Her words yesterday reveal the tension and pain beyond the tranquil moat of the Imperial Palace. The Empress was born Michiko Shoda in 1934, the daughter of a wealthy industrialist, who met Crown Prince Akihito over a game of tennis in a fashionable summer mountain resort. When they married in 1959, in a Shinto ceremony followed by a horse-drawn procession based on those of the British Royal Family, it was a source of delight to many Japanese. It did, however, dismay right-wing traditionalists and members of the old and now disempowered Japanese aristocracy.
The Emperor’s deliberate policy of presenting the image of an ordinary middle-class couple, who danced together, played with their children and dressed fashionably, enraged those who believed in a dignified and unapproachably remote emperor, the direct descendant of the Sun Goddess, Amaterasu Omikami. Former aristocrats, who were deprived of their lands and titles after the war, regarded her as having robbed their daughters of a place in the imperial family.

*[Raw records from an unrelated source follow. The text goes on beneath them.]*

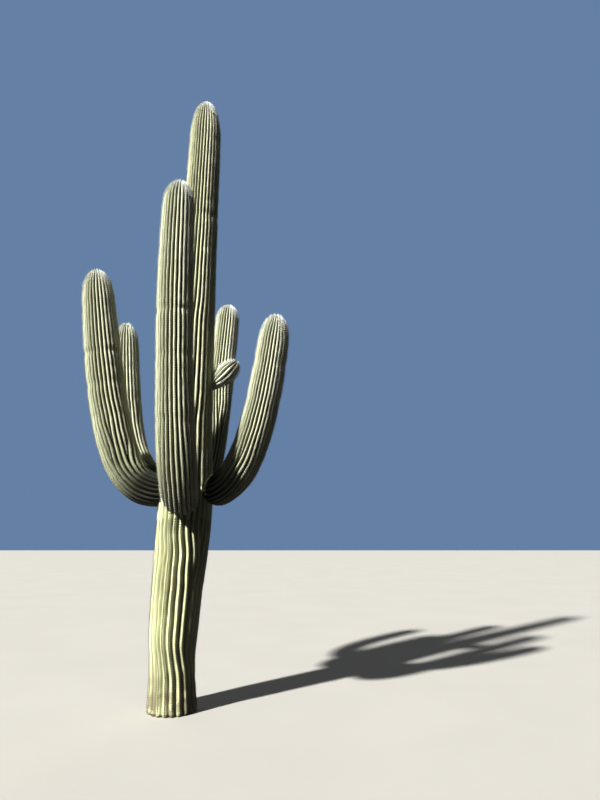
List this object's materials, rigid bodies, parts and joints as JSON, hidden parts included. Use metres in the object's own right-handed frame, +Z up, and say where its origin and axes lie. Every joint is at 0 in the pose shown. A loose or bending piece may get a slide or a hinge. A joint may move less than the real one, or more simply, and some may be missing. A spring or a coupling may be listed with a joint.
{
  "type": "saguaro cactus",
  "caption": "Tall columnar desert cactus: a ribbed trunk with arms that swing out and turn upward, and one short bud arm.",
  "frame": {"origin": "centre of the flat cut under the trunk, at ground level", "axes": "+Z up along the trunk, +X to the right and -Y towards the viewer of the picture"},
  "size_m": [2.187, 2.0138, 6.56],
  "materials": {
    "trunk_skin": "waxy ribbed skin, yellow-green on the crests, dull green in the valleys, greyer near the foot",
    "arm_skin": "waxy ribbed skin, pale green on the crests, dark green in the valleys",
    "bud_skin": "young waxy ribbed skin, fresher green",
    "areole_felt": "short grey-brown felt",
    "spines": "dull straw to grey, white at the tips of the stems"
  },
  "bodies": {
    "root": {"trunk": "trunk_skin", "front_arm_elbow": "arm_skin", "front_arm_column": "arm_skin", "left_arm_elbow": "arm_skin", "left_arm_column": "arm_skin", "right_arm_elbow": "arm_skin", "right_arm_column": "arm_skin", "rear_left_arm_elbow": "arm_skin", "rear_left_arm_column": "arm_skin", "rear_right_arm_elbow": "arm_skin", "rear_right_arm_column": "arm_skin", "bud_arm": "bud_skin"}
  },
  "joints": []
}
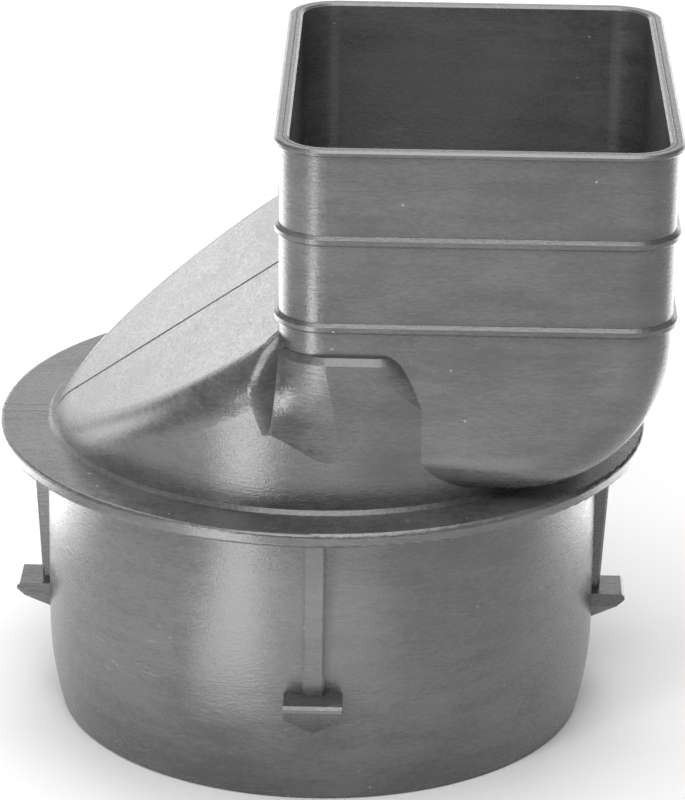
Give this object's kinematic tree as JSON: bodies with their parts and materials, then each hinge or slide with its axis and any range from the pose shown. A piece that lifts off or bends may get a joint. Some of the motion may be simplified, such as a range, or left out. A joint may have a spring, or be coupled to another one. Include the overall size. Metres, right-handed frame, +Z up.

They directed their anger against the Empress, who suffered a nervous breakdown after a whispering campaign in the press in 1963 and again in 1993, when she lost the power of speech for seven months. Since then she has had recurrences of shingles, apparently made worse by stress.
Her unhappy history has been repeated, in part, by her daughter-in-law, Princess Masako, who has also been treated for depression after clashing with the courtiers of the Imperial Household Agency, which regulates the lives of the Emperor’s family. At the time of her marriage, the Empress was celebrated for her poise and beauty. Now she is a thin, strained-looking but still elegant woman who is unable to travel freely outside the vast grounds of the Imperial Palace, which occupies the centre of Tokyo.
This week she recalled a Japanese folk story about a coat of invisibility. "If I wore it, the Imperial police officer might say, 'Go and enjoy yourself, but be careful'" she said. "I would practice walking through a crowded railway station. Then I would go to Kanda-Jimbocho and spend much time browsing, as I did in my student days."